--- START ---

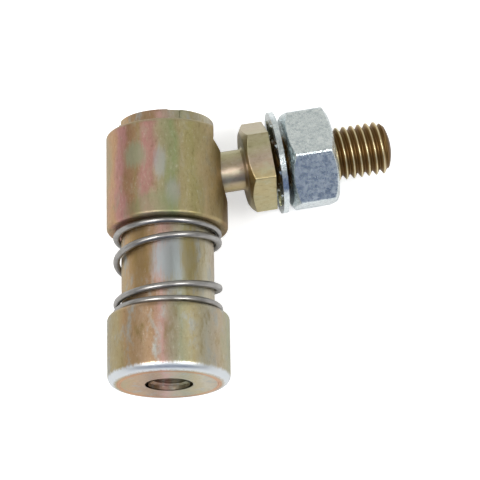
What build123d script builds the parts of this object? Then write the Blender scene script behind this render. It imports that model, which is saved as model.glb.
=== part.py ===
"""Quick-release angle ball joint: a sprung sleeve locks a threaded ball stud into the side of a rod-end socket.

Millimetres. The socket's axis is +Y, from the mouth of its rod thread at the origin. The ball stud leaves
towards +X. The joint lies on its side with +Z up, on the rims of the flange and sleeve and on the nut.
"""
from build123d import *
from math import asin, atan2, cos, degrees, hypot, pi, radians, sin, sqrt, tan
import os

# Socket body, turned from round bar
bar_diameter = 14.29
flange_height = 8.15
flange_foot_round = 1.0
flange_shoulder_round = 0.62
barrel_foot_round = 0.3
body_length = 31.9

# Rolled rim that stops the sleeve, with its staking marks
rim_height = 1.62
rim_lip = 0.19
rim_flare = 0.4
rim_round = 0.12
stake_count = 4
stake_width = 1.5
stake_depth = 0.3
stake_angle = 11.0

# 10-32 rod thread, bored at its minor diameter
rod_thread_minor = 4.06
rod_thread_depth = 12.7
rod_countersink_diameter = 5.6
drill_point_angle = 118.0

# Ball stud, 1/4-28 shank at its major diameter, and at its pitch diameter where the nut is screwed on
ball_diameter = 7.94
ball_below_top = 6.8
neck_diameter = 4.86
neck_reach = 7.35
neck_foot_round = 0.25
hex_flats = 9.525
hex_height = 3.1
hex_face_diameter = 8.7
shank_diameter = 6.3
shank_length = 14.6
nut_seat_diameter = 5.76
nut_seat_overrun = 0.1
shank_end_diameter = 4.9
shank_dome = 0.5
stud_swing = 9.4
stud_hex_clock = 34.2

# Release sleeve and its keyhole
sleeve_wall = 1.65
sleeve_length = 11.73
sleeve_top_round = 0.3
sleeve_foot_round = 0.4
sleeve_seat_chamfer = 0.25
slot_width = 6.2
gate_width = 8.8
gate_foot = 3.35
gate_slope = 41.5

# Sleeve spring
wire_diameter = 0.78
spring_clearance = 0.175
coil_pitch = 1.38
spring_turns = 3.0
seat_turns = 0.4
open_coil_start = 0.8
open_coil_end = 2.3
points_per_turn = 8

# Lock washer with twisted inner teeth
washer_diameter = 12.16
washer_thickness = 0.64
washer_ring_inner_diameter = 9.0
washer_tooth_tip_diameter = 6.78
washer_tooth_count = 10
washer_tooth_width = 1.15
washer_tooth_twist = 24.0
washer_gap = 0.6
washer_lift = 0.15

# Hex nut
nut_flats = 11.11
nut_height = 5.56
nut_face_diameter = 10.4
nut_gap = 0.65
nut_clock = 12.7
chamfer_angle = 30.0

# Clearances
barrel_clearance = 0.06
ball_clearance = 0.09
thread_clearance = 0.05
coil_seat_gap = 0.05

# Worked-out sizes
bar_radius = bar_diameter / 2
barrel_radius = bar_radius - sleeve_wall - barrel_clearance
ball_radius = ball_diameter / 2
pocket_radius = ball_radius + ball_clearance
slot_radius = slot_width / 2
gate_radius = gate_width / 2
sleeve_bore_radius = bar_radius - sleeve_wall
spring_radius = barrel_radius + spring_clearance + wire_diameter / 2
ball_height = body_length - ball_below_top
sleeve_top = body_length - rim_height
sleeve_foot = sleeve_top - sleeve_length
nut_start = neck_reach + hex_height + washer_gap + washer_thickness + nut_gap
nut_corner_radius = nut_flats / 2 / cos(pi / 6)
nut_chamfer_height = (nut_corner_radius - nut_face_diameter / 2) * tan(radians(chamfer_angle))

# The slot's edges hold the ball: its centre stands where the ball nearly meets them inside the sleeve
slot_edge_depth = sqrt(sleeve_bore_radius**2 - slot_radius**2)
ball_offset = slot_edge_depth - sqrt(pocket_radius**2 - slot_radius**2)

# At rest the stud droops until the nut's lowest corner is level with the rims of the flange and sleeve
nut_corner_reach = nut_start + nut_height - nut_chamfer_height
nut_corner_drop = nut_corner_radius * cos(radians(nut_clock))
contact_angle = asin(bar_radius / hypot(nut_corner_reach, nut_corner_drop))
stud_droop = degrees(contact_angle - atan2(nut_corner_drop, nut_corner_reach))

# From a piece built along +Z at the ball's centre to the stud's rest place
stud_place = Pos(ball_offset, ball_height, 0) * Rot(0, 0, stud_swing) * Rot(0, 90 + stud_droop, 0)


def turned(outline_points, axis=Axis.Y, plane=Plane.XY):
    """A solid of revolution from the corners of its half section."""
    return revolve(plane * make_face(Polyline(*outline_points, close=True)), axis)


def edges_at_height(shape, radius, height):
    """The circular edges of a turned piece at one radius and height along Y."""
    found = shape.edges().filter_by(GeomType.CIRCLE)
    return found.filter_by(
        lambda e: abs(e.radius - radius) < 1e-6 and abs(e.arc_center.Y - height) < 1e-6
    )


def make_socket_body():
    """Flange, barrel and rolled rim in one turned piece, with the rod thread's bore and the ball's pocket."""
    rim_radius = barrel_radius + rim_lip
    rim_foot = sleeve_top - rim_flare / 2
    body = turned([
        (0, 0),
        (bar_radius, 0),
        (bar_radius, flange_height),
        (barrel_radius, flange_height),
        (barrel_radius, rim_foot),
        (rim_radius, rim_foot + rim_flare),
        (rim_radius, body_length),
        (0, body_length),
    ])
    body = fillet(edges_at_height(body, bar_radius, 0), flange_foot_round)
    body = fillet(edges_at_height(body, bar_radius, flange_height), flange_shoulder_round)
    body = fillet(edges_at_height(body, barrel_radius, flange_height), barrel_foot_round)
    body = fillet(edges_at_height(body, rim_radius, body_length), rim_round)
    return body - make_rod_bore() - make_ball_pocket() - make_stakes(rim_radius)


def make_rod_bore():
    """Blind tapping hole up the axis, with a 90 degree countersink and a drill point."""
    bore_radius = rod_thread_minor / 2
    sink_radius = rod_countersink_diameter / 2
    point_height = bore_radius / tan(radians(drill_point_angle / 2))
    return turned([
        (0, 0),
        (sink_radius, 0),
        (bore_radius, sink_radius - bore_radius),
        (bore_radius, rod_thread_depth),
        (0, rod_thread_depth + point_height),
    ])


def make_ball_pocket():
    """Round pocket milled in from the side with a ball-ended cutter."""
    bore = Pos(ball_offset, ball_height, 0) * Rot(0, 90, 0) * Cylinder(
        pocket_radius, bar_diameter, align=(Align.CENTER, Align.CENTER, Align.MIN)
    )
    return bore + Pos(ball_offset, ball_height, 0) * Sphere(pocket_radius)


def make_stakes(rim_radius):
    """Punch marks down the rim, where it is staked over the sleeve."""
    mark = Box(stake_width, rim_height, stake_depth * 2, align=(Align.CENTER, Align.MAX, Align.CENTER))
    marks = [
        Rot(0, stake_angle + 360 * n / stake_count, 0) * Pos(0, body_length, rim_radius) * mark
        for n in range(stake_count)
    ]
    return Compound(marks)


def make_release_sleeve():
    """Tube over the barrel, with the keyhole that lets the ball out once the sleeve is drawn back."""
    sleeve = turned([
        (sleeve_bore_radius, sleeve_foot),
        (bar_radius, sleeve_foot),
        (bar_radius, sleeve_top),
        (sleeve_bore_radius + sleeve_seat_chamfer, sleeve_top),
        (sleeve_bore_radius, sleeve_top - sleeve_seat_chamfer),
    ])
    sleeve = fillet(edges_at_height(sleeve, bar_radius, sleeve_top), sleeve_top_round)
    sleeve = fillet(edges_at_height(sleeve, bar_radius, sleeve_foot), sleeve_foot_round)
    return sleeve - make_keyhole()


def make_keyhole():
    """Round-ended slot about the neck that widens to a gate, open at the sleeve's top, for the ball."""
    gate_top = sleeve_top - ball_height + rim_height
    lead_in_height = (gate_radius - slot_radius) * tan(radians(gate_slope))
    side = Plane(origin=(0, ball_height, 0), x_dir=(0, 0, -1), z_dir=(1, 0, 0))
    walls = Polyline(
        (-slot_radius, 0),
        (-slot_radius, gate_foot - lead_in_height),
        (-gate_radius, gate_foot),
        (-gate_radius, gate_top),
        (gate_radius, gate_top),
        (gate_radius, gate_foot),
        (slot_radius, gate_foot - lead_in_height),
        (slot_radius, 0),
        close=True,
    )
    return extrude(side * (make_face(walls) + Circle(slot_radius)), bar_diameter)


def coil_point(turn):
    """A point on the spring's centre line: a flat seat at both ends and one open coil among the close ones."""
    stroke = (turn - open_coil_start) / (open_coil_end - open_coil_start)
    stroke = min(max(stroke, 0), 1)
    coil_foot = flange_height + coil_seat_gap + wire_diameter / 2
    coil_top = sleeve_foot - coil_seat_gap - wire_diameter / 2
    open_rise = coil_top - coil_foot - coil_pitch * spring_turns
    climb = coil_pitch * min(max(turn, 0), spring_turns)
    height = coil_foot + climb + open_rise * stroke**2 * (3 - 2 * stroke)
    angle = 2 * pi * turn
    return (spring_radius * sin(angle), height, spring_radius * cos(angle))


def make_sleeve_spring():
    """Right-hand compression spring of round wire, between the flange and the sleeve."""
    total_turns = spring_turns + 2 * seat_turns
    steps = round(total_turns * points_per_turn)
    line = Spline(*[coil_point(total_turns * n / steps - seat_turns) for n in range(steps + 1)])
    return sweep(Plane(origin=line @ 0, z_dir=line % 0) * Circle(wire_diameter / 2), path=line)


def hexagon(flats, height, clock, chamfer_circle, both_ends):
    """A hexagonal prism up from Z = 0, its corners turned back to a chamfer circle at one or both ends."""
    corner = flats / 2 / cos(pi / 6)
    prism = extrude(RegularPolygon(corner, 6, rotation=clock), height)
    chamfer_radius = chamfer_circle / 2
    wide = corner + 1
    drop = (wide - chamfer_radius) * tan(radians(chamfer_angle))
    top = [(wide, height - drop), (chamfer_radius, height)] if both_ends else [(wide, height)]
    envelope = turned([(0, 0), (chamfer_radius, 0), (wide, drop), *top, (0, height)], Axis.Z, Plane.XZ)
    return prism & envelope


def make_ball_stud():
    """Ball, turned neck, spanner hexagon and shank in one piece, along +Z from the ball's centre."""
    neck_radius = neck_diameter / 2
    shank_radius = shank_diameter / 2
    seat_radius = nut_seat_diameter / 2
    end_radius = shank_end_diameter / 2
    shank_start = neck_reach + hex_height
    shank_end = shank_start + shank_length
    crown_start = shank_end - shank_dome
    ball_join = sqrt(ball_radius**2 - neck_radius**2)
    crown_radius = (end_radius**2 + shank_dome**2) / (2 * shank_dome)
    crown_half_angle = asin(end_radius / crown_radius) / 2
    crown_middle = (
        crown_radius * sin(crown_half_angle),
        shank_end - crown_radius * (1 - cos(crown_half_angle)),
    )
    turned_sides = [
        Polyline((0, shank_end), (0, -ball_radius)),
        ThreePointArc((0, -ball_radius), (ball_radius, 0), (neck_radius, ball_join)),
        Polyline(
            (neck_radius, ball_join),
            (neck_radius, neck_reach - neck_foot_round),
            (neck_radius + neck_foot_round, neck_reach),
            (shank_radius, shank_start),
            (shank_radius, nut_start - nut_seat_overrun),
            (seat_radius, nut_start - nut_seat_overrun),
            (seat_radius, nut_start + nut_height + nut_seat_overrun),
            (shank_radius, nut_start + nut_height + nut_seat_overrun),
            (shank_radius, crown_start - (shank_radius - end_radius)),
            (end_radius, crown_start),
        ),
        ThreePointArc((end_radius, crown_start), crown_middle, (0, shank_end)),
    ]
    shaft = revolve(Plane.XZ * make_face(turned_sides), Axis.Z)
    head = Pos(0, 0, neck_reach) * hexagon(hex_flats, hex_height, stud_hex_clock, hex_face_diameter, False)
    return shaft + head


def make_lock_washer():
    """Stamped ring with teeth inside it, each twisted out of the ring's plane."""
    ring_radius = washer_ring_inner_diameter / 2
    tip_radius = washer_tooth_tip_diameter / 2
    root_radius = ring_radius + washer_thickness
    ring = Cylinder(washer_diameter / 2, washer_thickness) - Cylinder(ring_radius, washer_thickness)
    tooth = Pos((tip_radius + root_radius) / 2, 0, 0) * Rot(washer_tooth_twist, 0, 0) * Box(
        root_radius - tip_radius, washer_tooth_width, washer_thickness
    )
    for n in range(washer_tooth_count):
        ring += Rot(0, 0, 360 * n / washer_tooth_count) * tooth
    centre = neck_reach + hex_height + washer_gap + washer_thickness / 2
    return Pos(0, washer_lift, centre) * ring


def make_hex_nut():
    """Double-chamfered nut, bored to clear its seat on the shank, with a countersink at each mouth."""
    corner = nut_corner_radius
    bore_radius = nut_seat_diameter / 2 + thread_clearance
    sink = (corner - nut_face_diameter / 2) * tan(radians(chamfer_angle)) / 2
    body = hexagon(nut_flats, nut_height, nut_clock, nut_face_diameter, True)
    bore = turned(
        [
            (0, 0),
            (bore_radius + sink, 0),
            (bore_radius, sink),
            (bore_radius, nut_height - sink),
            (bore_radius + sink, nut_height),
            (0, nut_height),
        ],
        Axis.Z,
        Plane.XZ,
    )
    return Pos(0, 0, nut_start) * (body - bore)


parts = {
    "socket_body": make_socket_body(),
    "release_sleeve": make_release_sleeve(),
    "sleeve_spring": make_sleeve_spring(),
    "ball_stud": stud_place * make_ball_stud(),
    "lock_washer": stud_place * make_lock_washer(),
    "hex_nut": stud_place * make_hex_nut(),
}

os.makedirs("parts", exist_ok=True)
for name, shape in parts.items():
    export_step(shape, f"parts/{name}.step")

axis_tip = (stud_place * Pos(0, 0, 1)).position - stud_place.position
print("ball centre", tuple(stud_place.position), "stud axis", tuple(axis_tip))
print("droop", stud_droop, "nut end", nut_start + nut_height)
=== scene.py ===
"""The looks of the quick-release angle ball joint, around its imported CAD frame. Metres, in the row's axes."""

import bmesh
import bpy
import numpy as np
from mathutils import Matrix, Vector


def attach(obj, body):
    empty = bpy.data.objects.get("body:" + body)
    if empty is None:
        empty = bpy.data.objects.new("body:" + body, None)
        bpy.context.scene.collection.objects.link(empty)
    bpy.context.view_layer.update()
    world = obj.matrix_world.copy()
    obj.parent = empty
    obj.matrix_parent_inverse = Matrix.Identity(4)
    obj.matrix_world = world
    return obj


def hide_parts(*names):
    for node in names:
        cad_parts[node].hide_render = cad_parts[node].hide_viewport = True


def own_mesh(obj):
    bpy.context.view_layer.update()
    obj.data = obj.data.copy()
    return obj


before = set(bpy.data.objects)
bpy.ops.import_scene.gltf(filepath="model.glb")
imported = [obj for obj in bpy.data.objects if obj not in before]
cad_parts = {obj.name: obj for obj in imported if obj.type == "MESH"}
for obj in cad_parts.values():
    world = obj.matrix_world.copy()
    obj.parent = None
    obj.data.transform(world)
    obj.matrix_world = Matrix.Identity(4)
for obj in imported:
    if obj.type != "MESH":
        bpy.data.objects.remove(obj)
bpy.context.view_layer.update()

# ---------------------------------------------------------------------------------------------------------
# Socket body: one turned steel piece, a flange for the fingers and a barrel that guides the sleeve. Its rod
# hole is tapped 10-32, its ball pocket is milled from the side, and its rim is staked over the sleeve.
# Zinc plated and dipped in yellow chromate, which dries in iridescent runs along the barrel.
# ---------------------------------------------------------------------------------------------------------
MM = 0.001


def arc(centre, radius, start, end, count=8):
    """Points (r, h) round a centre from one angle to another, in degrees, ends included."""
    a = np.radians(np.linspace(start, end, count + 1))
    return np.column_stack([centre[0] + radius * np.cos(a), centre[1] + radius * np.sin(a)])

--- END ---
--- START ---

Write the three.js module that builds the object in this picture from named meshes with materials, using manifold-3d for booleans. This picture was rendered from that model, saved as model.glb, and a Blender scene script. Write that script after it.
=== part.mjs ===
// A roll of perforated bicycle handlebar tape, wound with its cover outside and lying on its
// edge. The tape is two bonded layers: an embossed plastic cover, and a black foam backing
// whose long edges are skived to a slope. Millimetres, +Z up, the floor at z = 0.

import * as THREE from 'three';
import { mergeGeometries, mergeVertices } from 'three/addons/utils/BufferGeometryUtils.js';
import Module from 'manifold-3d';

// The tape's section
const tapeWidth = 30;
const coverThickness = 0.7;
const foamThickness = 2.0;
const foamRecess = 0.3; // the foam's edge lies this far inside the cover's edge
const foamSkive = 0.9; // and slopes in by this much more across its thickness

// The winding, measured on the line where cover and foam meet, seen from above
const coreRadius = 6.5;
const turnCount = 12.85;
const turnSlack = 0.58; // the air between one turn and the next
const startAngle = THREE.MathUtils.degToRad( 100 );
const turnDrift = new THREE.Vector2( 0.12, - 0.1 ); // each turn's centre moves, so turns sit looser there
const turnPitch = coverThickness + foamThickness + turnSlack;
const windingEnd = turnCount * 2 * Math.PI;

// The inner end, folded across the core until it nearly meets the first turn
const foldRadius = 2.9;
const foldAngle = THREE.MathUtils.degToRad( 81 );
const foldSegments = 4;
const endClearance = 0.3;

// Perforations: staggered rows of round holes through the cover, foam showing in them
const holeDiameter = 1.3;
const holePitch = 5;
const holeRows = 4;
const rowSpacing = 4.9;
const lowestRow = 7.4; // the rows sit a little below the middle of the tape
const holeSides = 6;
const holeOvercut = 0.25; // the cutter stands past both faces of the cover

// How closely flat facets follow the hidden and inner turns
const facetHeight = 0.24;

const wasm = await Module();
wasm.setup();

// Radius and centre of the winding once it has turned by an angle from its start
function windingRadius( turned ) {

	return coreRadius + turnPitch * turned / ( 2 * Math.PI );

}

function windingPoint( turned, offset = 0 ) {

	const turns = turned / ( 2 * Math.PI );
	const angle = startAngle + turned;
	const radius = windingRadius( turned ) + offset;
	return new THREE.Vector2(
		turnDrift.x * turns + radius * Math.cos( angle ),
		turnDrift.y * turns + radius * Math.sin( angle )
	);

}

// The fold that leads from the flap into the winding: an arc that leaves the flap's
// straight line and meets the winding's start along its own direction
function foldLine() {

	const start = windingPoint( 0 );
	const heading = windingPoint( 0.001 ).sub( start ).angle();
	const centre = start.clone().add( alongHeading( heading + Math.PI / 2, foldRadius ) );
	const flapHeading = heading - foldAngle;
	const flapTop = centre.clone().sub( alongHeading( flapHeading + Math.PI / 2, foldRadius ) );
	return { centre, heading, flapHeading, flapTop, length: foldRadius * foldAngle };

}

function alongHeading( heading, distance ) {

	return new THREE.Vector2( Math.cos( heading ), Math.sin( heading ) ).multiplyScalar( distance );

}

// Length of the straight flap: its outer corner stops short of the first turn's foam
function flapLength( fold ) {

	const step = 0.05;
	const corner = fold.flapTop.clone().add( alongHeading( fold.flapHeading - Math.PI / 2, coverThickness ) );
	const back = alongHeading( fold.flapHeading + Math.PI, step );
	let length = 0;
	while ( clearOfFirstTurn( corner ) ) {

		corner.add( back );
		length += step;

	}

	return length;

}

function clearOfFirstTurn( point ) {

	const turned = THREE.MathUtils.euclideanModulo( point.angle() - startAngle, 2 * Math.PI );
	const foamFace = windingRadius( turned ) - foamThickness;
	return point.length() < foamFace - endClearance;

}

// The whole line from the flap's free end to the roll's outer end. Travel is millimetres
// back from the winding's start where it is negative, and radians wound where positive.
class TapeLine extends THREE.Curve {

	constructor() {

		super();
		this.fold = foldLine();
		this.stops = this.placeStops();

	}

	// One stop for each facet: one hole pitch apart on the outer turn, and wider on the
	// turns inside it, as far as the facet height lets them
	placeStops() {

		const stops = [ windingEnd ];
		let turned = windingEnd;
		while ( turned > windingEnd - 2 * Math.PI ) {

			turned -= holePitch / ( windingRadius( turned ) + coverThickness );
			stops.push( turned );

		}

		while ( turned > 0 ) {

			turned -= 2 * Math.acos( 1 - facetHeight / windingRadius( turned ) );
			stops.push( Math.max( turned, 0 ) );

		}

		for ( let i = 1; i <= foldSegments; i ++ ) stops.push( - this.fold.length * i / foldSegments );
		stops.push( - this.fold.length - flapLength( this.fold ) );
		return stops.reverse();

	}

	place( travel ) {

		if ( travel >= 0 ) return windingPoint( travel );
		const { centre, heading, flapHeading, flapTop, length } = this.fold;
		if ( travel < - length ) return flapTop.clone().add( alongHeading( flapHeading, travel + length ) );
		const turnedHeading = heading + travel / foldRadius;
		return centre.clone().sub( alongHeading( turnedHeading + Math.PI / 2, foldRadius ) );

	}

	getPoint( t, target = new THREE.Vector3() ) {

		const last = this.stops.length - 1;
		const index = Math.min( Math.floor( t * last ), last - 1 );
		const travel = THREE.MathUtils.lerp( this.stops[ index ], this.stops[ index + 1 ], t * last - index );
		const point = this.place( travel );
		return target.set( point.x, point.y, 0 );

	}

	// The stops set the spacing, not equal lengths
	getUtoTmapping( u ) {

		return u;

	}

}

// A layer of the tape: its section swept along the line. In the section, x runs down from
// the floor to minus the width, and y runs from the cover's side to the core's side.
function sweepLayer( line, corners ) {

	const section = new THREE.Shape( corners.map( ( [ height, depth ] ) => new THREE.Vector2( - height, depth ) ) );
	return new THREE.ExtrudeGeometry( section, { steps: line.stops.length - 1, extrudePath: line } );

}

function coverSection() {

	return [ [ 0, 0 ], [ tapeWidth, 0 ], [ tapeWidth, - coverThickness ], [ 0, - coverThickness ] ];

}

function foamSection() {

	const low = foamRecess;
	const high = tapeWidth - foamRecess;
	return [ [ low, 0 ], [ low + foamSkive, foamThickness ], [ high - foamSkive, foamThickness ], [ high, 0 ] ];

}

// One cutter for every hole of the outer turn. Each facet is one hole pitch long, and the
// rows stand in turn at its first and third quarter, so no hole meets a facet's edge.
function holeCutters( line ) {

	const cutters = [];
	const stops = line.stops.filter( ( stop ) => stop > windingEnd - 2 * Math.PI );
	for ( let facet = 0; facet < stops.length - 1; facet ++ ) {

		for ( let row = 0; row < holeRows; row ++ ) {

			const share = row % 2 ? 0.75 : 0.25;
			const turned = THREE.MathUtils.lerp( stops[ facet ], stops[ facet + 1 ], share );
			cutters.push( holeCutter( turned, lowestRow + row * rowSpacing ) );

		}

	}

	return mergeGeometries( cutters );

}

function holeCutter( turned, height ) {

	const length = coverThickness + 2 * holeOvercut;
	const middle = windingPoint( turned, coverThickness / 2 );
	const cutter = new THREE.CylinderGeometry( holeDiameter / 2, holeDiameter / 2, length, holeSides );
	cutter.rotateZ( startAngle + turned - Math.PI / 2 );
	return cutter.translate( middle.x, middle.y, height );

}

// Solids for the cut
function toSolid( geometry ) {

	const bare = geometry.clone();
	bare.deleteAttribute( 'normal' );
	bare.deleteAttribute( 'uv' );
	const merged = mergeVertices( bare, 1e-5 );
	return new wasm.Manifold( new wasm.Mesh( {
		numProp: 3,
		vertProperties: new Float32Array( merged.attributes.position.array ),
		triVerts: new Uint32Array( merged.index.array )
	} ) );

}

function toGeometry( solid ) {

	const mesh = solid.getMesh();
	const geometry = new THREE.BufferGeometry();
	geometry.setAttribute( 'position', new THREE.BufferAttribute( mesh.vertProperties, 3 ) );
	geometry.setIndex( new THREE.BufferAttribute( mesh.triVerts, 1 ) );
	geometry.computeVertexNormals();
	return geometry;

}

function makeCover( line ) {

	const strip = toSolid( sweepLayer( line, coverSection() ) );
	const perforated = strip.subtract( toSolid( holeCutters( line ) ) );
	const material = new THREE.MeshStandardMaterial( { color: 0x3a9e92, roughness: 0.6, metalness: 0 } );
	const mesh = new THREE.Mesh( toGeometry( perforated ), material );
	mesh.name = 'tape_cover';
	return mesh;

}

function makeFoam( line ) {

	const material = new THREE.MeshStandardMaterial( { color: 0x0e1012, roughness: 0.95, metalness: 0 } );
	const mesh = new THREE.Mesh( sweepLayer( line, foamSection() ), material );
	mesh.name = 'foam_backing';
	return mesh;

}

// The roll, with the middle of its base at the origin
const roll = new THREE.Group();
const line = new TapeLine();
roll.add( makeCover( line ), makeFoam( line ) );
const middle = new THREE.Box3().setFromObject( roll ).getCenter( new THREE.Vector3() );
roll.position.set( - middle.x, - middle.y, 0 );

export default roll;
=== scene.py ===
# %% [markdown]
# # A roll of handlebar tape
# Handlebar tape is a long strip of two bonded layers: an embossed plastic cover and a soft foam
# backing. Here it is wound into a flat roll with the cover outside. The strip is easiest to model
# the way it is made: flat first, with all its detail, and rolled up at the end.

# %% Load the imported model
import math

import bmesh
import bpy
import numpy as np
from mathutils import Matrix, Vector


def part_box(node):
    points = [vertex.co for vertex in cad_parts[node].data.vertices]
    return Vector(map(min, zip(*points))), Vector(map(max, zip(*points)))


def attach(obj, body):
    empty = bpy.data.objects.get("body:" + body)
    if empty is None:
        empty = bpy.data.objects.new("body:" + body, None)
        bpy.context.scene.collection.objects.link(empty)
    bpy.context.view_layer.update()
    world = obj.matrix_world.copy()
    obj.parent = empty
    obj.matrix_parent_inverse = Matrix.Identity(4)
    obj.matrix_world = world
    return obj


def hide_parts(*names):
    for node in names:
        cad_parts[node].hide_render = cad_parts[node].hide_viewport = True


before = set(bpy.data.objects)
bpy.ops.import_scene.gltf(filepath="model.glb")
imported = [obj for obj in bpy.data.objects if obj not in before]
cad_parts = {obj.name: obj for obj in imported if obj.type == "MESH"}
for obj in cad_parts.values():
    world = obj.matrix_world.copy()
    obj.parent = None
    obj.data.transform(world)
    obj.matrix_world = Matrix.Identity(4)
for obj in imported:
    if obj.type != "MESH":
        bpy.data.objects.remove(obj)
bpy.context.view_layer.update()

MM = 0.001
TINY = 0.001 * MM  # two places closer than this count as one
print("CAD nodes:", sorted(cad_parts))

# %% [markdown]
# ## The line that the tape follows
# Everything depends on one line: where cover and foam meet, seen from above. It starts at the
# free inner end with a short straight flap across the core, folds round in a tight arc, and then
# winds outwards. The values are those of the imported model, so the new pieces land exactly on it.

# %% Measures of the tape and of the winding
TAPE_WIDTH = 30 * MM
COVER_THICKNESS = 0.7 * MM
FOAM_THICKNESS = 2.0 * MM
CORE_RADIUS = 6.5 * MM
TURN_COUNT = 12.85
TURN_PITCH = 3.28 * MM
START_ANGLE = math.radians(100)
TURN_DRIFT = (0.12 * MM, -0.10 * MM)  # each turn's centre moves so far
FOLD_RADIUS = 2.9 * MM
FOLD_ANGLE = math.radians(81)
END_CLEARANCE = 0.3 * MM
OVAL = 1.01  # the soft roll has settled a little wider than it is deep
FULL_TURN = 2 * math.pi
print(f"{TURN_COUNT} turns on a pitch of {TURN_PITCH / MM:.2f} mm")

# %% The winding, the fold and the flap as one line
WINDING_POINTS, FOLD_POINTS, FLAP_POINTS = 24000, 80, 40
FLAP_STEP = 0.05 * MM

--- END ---

Exactly as written, return the lines from the line containing "What build123d script" through the line containing "drill_point_angle = 118.0", both included.

_The answer:_
What build123d script builds the parts of this object? Then write the Blender scene script behind this render. It imports that model, which is saved as model.glb.
=== part.py ===
"""Quick-release angle ball joint: a sprung sleeve locks a threaded ball stud into the side of a rod-end socket.

Millimetres. The socket's axis is +Y, from the mouth of its rod thread at the origin. The ball stud leaves
towards +X. The joint lies on its side with +Z up, on the rims of the flange and sleeve and on the nut.
"""
from build123d import *
from math import asin, atan2, cos, degrees, hypot, pi, radians, sin, sqrt, tan
import os

# Socket body, turned from round bar
bar_diameter = 14.29
flange_height = 8.15
flange_foot_round = 1.0
flange_shoulder_round = 0.62
barrel_foot_round = 0.3
body_length = 31.9

# Rolled rim that stops the sleeve, with its staking marks
rim_height = 1.62
rim_lip = 0.19
rim_flare = 0.4
rim_round = 0.12
stake_count = 4
stake_width = 1.5
stake_depth = 0.3
stake_angle = 11.0

# 10-32 rod thread, bored at its minor diameter
rod_thread_minor = 4.06
rod_thread_depth = 12.7
rod_countersink_diameter = 5.6
drill_point_angle = 118.0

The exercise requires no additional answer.